Note: Dancing Tree Coffee Liqueur will have some sediment in the bottle due to our preferred use of pure, raw honey. We like to call it The Bees Knees, but it probably contains some wings, royal jelly and beeswax, too!
-Dancing in the Snow-
1 part Dancing Tree Coffee Liqueur
1 part Snowville Creamery Milk or Half and Half
Mix over ice. Enjoy!
When I was growing up, my Grandfather always had a couple vintages of his homemade Elderberry Wine aging in oak barrels in the cellar. My father would tell stories of he and his buddies laying on their backs, opening the spigots for each other, and hoping “Pa” didn’t come home too soon. The idea of carrying on the tradition of Elderberry Wine led me to what I believe to be the obvious conclusion of a spirit buff, distill it into a brandy.
Although Grandpa’s berries were wild harvested, we acquired ours from our friendly neighbor’s winery only four miles from our shop. The Shade Winery shrubbery, we like to say with our favorite Python accent. Drive past all the Cabernet Franc, Chardonnay and Vidal vines, and there it is, in all its glory on the hill overlooking the pond.
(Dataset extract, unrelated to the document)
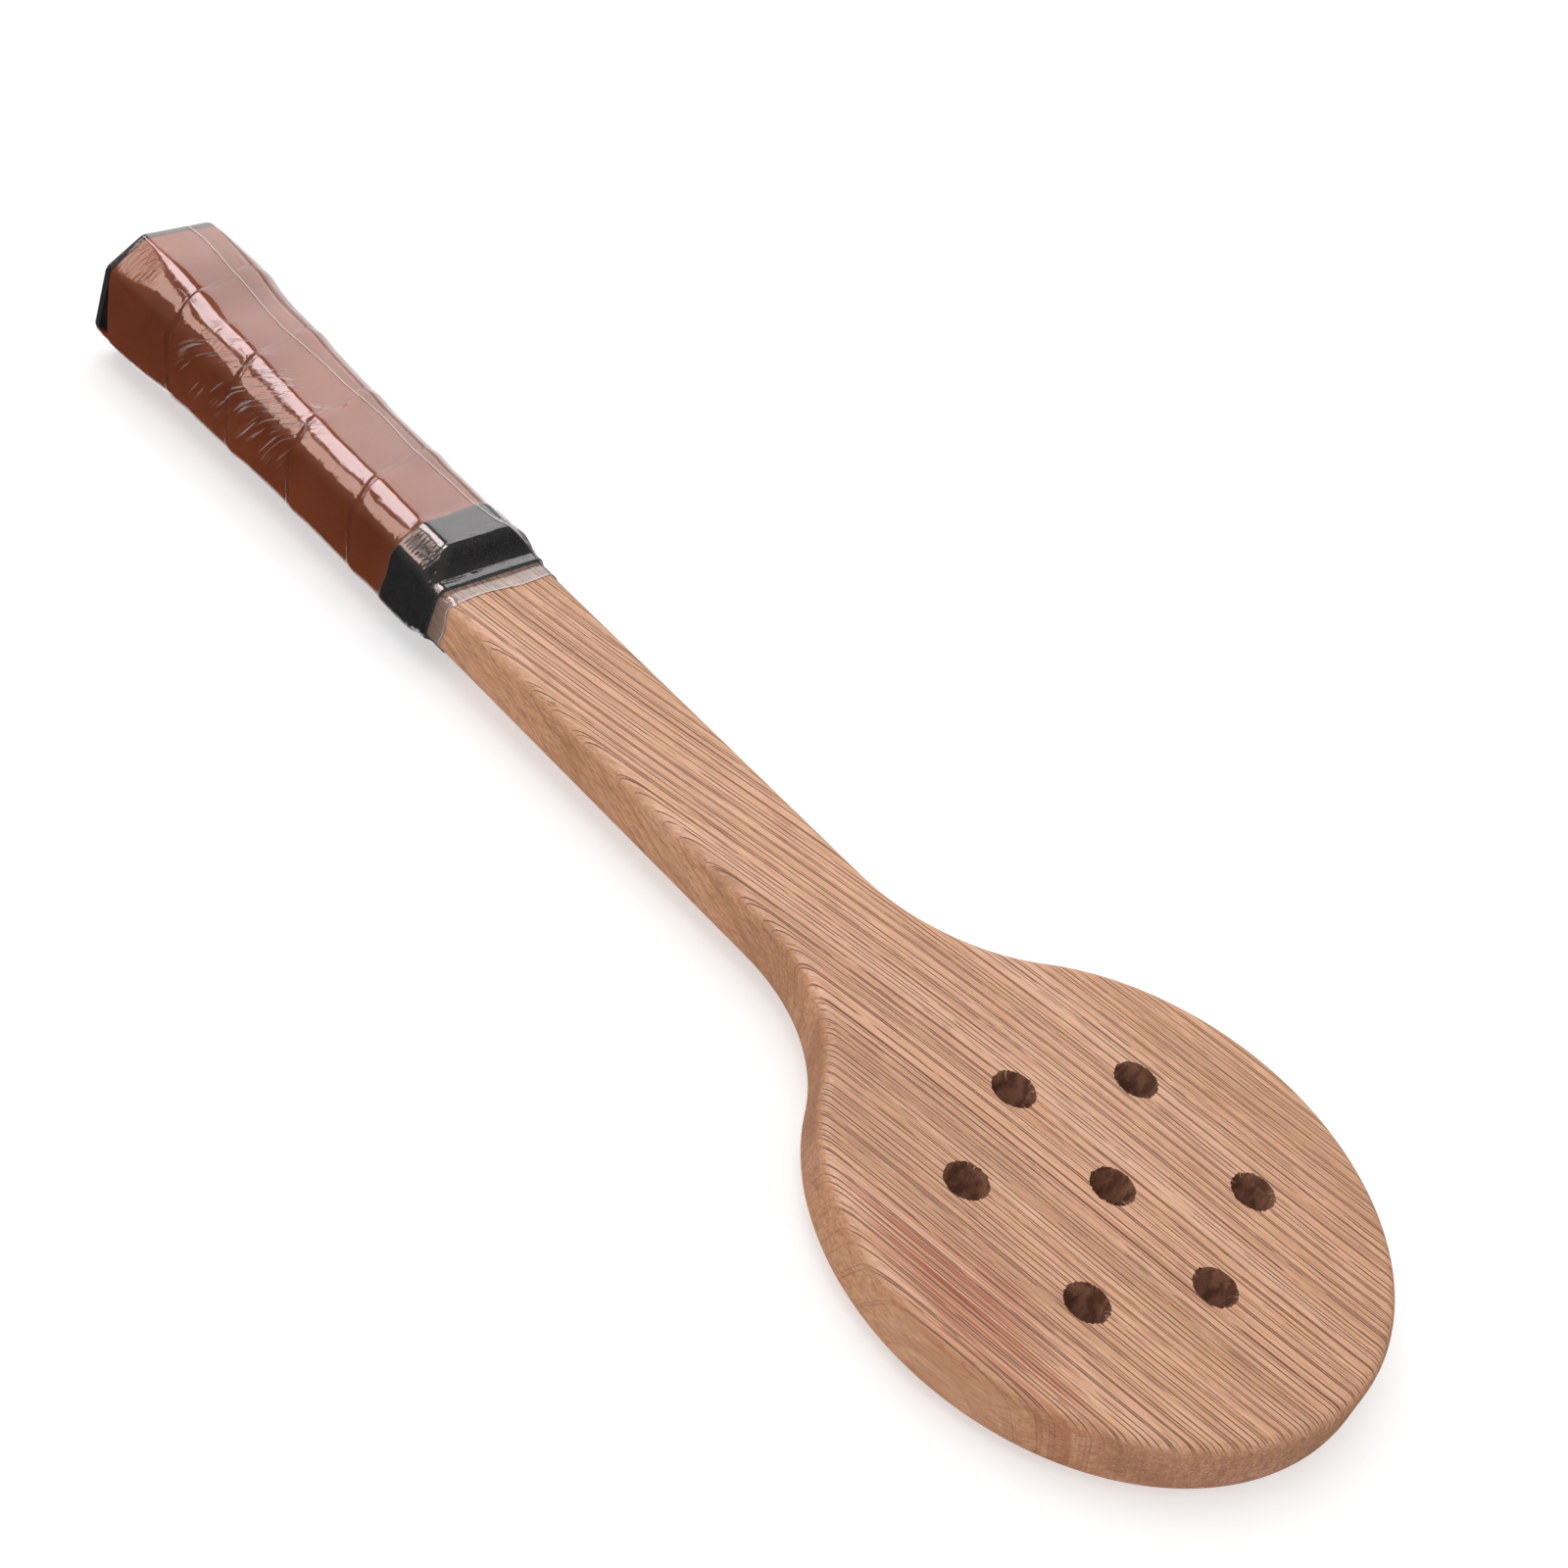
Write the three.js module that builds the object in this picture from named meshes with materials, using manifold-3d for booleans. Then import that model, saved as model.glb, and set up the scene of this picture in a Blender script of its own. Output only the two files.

Grandpa’s wine was strong and sweet. For distillation strong is good, but we choose to ferment to dryness, using all the sugar for alcohol production. This wine is pulled off our still between 80% and 85% alcohol. Low enough to bring through the floral fruit character of the summer drupes along with the spicy, peppery tartness one would expect of Elderberries. The spirit is aged with charred and toasted oak for three months to lend a mellow smoothness and a hint of color before it is then bottled at 80 proof .
Great straight, over ice, or mixed in our favorite cocktail, an Elderberry Sour! Like a whisky sour, only better, this is a great summer mixer on the porch with your best friends.